*WHAT TO DO*
What is needed is the run of lines from the one containing "pivot = oval_point(tail_start, pivot_offset)" through the one containing "for node in", echoed exactly, with both ends kept and nothing added.

*SOURCE DATA*
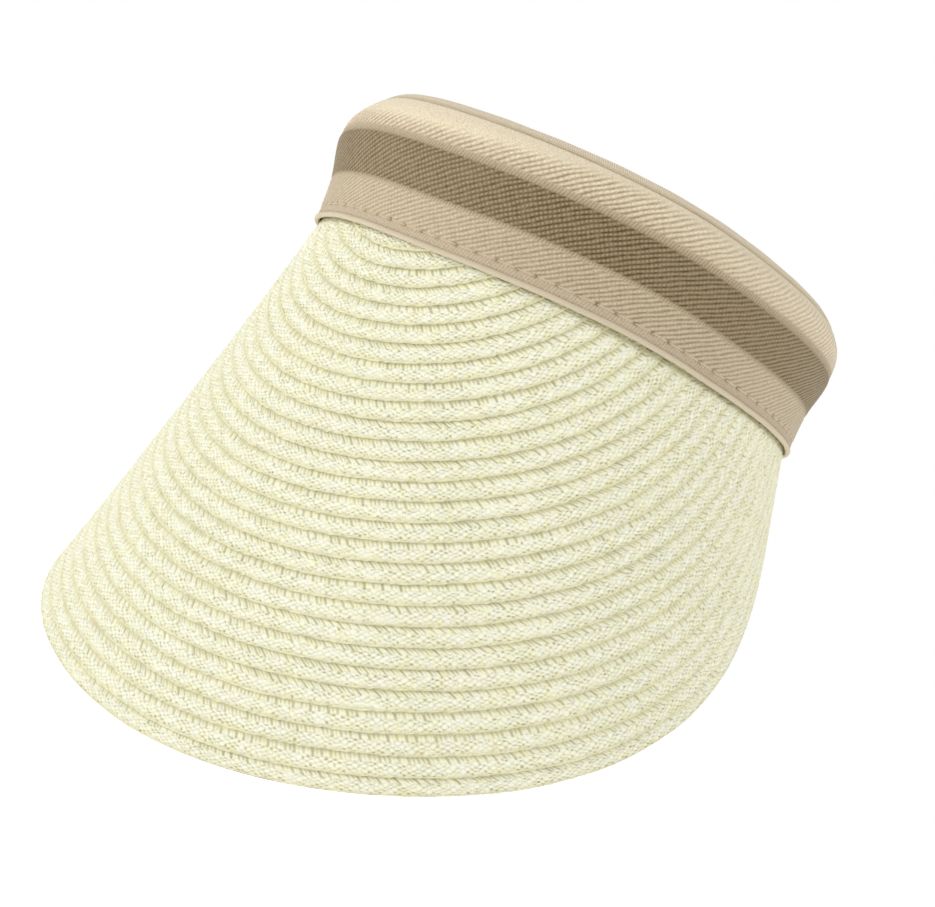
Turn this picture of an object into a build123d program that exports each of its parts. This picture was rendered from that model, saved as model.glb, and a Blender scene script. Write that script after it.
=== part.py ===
"""Clip-on straw sun visor: a brim of sewn paper braid hung from a ribbon-covered spring hoop.

Frame: +Z up, the front of the visor towards -Y, the wearer's left towards +X.
The origin is the centre of the oval seam where the brim is sewn into the band.
Lengths are in millimetres and angles in degrees.
"""

from build123d import *
import os
from math import atan2, ceil, cos, degrees, hypot, radians, sin, tan

os.makedirs("parts", exist_ok=True)

# Seam oval, measured at the middle of the brim's thickness
half_width = 69.4
half_length = 78.9

# Brim: how far it opens out from the vertical at the front and at the sides
flare_front = 5.1
flare_side = 18.2

# Braid rows, as circles in the brim's flat pattern
row_count = 28
row_pitch = 5.0
first_row_radius = 38.2
last_row_width = 3.9
row_centre_height = 33.7
row_squash = 1.05
row_lap = 1.0
row_thickness = 0.7
row_tilt = 0.55
seam_allowance = 3.0
station_spacing = 12.0

# Monofilament under the brim's outer edge
wire_diameter = 0.8
wire_inset = 0.7
wire_drop = 0.4
wire_sides = 8

# Band: height above the seam, and how far the ribbon's face stands outside the seam oval
band_height = 37.0
band_lean = 4.6
band_profile = [(-4.0, 1.7), (12.0, 2.2), (24.0, 4.4), (32.0, 3.0), (37.0, -1.8), (41.0, -8.0)]

# Layers of the band: depth of the outer and inner face behind the ribbon's face, bottom and top
ribbon_layer = (0.0, 0.9, 1.4, 34.4)
hoop_layer = (1.5, 2.9, 8.0, 30.0)
sweatband_layer = (4.0, 5.2, 1.0, 34.4)
binding_layer = (0.1, 5.2, 34.8, band_height)
piping_layer = (-0.8, 0.5, -0.3, 1.1)

# The hoop's free tails start behind the ends of the brim; angles on the oval from the front
tail_start = 131.5
tail_end = 150.0
tail_gap = 0.4
end_fold_angle = 0.8
pivot_offset = 4.2

# Lock stitches that hold the brim in the ribbon's hem
stitch_height = 3.7
stitch_pitch = 5.5
stitch_length = 4.4
stitch_width = 0.45
stitch_clearance = 0.25

# Steps that the layout is worked out in
fewest_stations = 6
seam_step = 1.0
seam_reach = 170.0
bearing_step = 1.0
allowance_margin = 1.0
sector_step = 20.0
sector_reach = 200.0


def oval_point(angle, offset=0.0, height=0.0):
    """Point beside the seam oval, at an angle round it from the front centre."""
    turn = radians(angle)
    return Vector(
        (half_width + offset) * sin(turn),
        -(half_length + offset) * cos(turn) - height * tan(radians(band_lean)),
        height,
    )


def heading(angle):
    """Direction of the oval's outward normal, in degrees round from the front."""
    turn = radians(angle)
    return degrees(atan2(half_length * sin(turn), half_width * cos(turn)))


def outward(angle):
    turn = radians(heading(angle))
    return Vector(sin(turn), -cos(turn), 0)


def flare(angle):
    return flare_front + (flare_side - flare_front) * sin(radians(angle)) ** 2


def walk_seam():
    """Walk round one side of the seam, and lay it out in the brim's flat pattern.

    In the flat pattern the seam turns by less than it does round the head, because the brim is
    part of a cone. Each place is its angle on the oval, its position and its turn when flat.
    """
    places = []
    across, along, turn = 0.0, 0.0, 0.0
    for step in range(int(seam_reach / seam_step)):
        angle = step * seam_step
        places.append((angle, across, along, turn))
        middle = angle + seam_step / 2
        length = radians(seam_step) * hypot(
            half_width * cos(radians(middle)), half_length * sin(radians(middle))
        )
        turned = radians(heading(angle + seam_step) - heading(angle)) * sin(radians(flare(middle)))
        across += length * cos(turn + turned / 2)
        along += length * sin(turn + turned / 2)
        turn += turned
    return places


seam_places = walk_seam()


def beside_ruling(place, across, along):
    """How far a point of the flat pattern lies to the side of the brim's ruling at a place."""
    angle, place_across, place_along, turn = place
    return sin(turn) * (along - place_along) + cos(turn) * (across - place_across)


def find_ruling(across, along):
    """Angle on the oval of the ruling through a point of the flat pattern, and the way down it."""
    for near, far in zip(seam_places, seam_places[1:]):
        past = beside_ruling(far, across, along)
        if past < 0:
            before = beside_ruling(near, across, along)
            share = before / (before - past)
            angle, place_across, place_along, turn = (
                start + share * (end - start) for start, end in zip(near, far)
            )
            way = (across - place_across) * sin(turn) - (along - place_along) * cos(turn)
            return angle, way
    raise ValueError("the point lies behind the last ruling")


def brim_point(radius, bearing, lift=0.0):
    """Point of the brim on a row's circle, at a bearing round it, lifted off the mid surface."""
    across = radius * sin(radians(abs(bearing))) / row_squash
    along = row_centre_height - radius * cos(radians(bearing))
    angle, way = find_ruling(across, along)
    lean = radians(flare(angle))
    down = outward(angle) * sin(lean) - Vector(0, 0, cos(lean))
    face = outward(angle) * cos(lean) + Vector(0, 0, sin(lean))
    turn = radians(angle)
    seam = Vector(half_width * sin(turn), -half_length * cos(turn), 0)
    point = seam + down * way + face * lift
    if bearing < 0:
        point = Vector(-point.X, point.Y, point.Z)
    return point


def end_bearing(radius):
    """Bearing at which a row has passed the top of the seam allowance."""
    bearing = 0.0
    while brim_point(radius, bearing).Z < seam_allowance + allowance_margin:
        bearing += bearing_step
    return bearing


def strip_stations(inner_radius, outer_radius):
    """Planes across a row: X from its inner to its outer edge, Y out of the brim's face."""
    reach = end_bearing(outer_radius)
    steps = max(fewest_stations, 2 * ceil(outer_radius * radians(reach) / station_spacing))
    for step in range(steps + 1):
        bearing = reach * (2 * step / steps - 1)
        inner = brim_point(inner_radius, bearing)
        outer = brim_point(outer_radius, bearing)
        width = (outer - inner).length
        face = brim_point(inner_radius, bearing, 1.0) - inner
        yield Plane(origin=inner, x_dir=outer - inner, z_dir=(outer - inner).cross(face)), width


def save(part, label):
    part.label = label
    export_step(part, f"parts/{label}.step")


# ---------------------------------------------------------------- braid rows

half = row_thickness / 2
for number in range(1, row_count + 1):
    outer_radius = first_row_radius + (number - 1) * row_pitch
    if number == row_count:
        outer_radius += last_row_width - row_pitch
    inner_radius = first_row_radius + (number - 2) * row_pitch - row_lap

    with BuildPart() as braid_row:
        for station, width in strip_stations(inner_radius, outer_radius):
            with BuildSketch(station):
                with BuildLine():
                    Polyline(
                        (0, -row_tilt - half),
                        (width, row_tilt - half),
                        (width, row_tilt + half),
                        (0, -row_tilt + half),
                        close=True,
                    )
                make_face()
        loft()
        split(bisect_by=Plane.XY.offset(seam_allowance), keep=Keep.BOTTOM)
    save(braid_row.part, f"braid_row_{number:02d}")

# ---------------------------------------------------------------- edge wire

edge_radius = first_row_radius + (row_count - 2) * row_pitch + last_row_width
with BuildPart() as edge_wire:
    for station, width in strip_stations(edge_radius - row_pitch, edge_radius):
        with BuildSketch(station):
            with Locations((width - wire_inset, -wire_drop)):
                RegularPolygon(wire_diameter / 2, wire_sides)
    loft()
    split(bisect_by=Plane.XY.offset(seam_allowance), keep=Keep.BOTTOM)
save(edge_wire.part, "edge_wire")

# ---------------------------------------------------------------- band layers


def sector_points(start, end):
    """Outline of a wedge about the origin, between two angles on the oval."""
    steps = ceil((end - start) / sector_step)
    points = [(0.0, 0.0)]
    for step in range(steps + 1):
        angle = start + (end - start) * step / steps
        ray = oval_point(angle)
        size = hypot(ray.X, ray.Y)
        points.append((sector_reach * ray.X / size, sector_reach * ray.Y / size))
    return points


def band_piece(layer, start, end):
    """Curved wall of one layer of the band, between two angles on the oval."""
    outer_depth, inner_depth, bottom, top = layer
    with BuildPart() as piece:
        for depth, mode in ((outer_depth, Mode.ADD), (inner_depth, Mode.SUBTRACT)):
            for height, bulge in band_profile:
                with BuildSketch(Plane.XY.offset(height)):
                    with Locations((0, -height * tan(radians(band_lean)))):
                        Ellipse(half_width + bulge - depth, half_length + bulge - depth)
            loft(mode=mode)
        with BuildSketch(Plane.XY.offset(bottom)):
            with BuildLine():
                Polyline(*sector_points(start, end), close=True)
            make_face()
        extrude(amount=top - bottom, mode=Mode.INTERSECT)
    return piece.part


layers = {
    "outer_ribbon": ribbon_layer,
    "spring_hoop": hoop_layer,
    "sweatband": sweatband_layer,
    "top_binding": binding_layer,
    "hem_piping": piping_layer,
}
stretches = {
    "": (-tail_start, tail_start),
    "_left_tail": (tail_start + tail_gap, tail_end),
    "_right_tail": (-tail_end, -tail_start - tail_gap),
}
for layer_name, layer in layers.items():
    for stretch_name, (start, end) in stretches.items():
        save(band_piece(layer, start, end), layer_name + stretch_name)

# The ribbon's cut end is folded in over the end of each tail
fold_layer = (ribbon_layer[0], sweatband_layer[1], 0.0, band_height)
fold_start = tail_end + tail_gap
save(band_piece(fold_layer, fold_start, fold_start + end_fold_angle), "end_fold_left")
save(band_piece(fold_layer, -fold_start - end_fold_angle, -fold_start), "end_fold_right")

# ---------------------------------------------------------------- hem stitches


def stitch_row(start, end):
    """A row of short threads that lie on the ribbon, between two angles on the oval."""
    step = degrees(stitch_pitch / ((half_width + half_length) / 2))
    count = int((end - start) / step)
    first = (start + end - (count - 1) * step) / 2
    standoff = band_profile[1][1] + stitch_clearance
    with BuildPart() as threads:
        for number in range(count):
            angle = first + number * step
            spot = oval_point(angle, standoff, stitch_height)
            along = outward(angle).rotate(Axis.Z, 90)
            with BuildSketch(Plane(origin=spot, x_dir=along, z_dir=outward(angle))):
                SlotOverall(stitch_length, stitch_width)
            extrude(amount=stitch_width / 2)
    return threads.part


for stretch_name, (start, end) in stretches.items():
    save(stitch_row(start, end), "hem_stitches" + stretch_name)

pivot = oval_point(tail_start, pivot_offset)
print("tail pivots at x = +-%.2f, y = %.2f" % (pivot.X, pivot.Y))
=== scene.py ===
"""Looks for the clip-on sun visor: sewn paper braid, a striped twill band and its trim.

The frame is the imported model's: +Z up out of the crown, the front towards -Y, the wearer's
left towards +X, and the origin at the centre of the seam between brim and band. The shapes
are worked out in millimetres and radians, and add_mesh puts them into metres.
"""

import math

import bpy
import numpy as np
from mathutils import Matrix, Vector


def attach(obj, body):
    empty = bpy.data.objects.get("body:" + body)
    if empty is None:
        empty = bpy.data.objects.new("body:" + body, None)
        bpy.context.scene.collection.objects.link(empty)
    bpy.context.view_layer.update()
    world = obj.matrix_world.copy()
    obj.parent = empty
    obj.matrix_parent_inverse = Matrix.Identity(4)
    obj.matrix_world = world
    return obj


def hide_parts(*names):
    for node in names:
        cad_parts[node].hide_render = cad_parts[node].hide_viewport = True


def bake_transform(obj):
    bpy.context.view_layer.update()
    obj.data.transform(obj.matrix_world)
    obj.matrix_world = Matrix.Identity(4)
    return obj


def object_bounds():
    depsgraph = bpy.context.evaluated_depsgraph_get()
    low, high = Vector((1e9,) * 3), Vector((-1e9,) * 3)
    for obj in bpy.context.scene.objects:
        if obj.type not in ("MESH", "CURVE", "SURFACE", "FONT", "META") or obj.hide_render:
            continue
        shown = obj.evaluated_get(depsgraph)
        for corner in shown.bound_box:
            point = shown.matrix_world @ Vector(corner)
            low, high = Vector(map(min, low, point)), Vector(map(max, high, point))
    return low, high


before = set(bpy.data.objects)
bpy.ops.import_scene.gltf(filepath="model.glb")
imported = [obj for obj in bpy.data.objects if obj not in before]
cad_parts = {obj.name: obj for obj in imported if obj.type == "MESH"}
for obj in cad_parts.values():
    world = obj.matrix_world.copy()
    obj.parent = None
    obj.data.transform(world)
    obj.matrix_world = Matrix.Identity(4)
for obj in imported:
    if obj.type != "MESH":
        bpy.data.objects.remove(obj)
cad_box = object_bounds()

MM = 0.001
TURN = 2 * math.pi
upwards = np.array([0.0, 0.0, 1.0])

# Seam oval and the brim's flare from the vertical, as in the CAD
half_width = 69.4
half_length = 78.9
flare_front = math.radians(5.1)
flare_side = math.radians(18.2)

# How far round the seam is laid out, in how many steps, and the halvings that find a place on it
seam_reach = math.radians(170.0)
seam_steps = 1360
ruling_halvings = 20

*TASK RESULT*
pivot = oval_point(tail_start, pivot_offset)
print("tail pivots at x = +-%.2f, y = %.2f" % (pivot.X, pivot.Y))
=== scene.py ===
"""Looks for the clip-on sun visor: sewn paper braid, a striped twill band and its trim.

The frame is the imported model's: +Z up out of the crown, the front towards -Y, the wearer's
left towards +X, and the origin at the centre of the seam between brim and band. The shapes
are worked out in millimetres and radians, and add_mesh puts them into metres.
"""

import math

import bpy
import numpy as np
from mathutils import Matrix, Vector


def attach(obj, body):
    empty = bpy.data.objects.get("body:" + body)
    if empty is None:
        empty = bpy.data.objects.new("body:" + body, None)
        bpy.context.scene.collection.objects.link(empty)
    bpy.context.view_layer.update()
    world = obj.matrix_world.copy()
    obj.parent = empty
    obj.matrix_parent_inverse = Matrix.Identity(4)
    obj.matrix_world = world
    return obj


def hide_parts(*names):
    for node in names:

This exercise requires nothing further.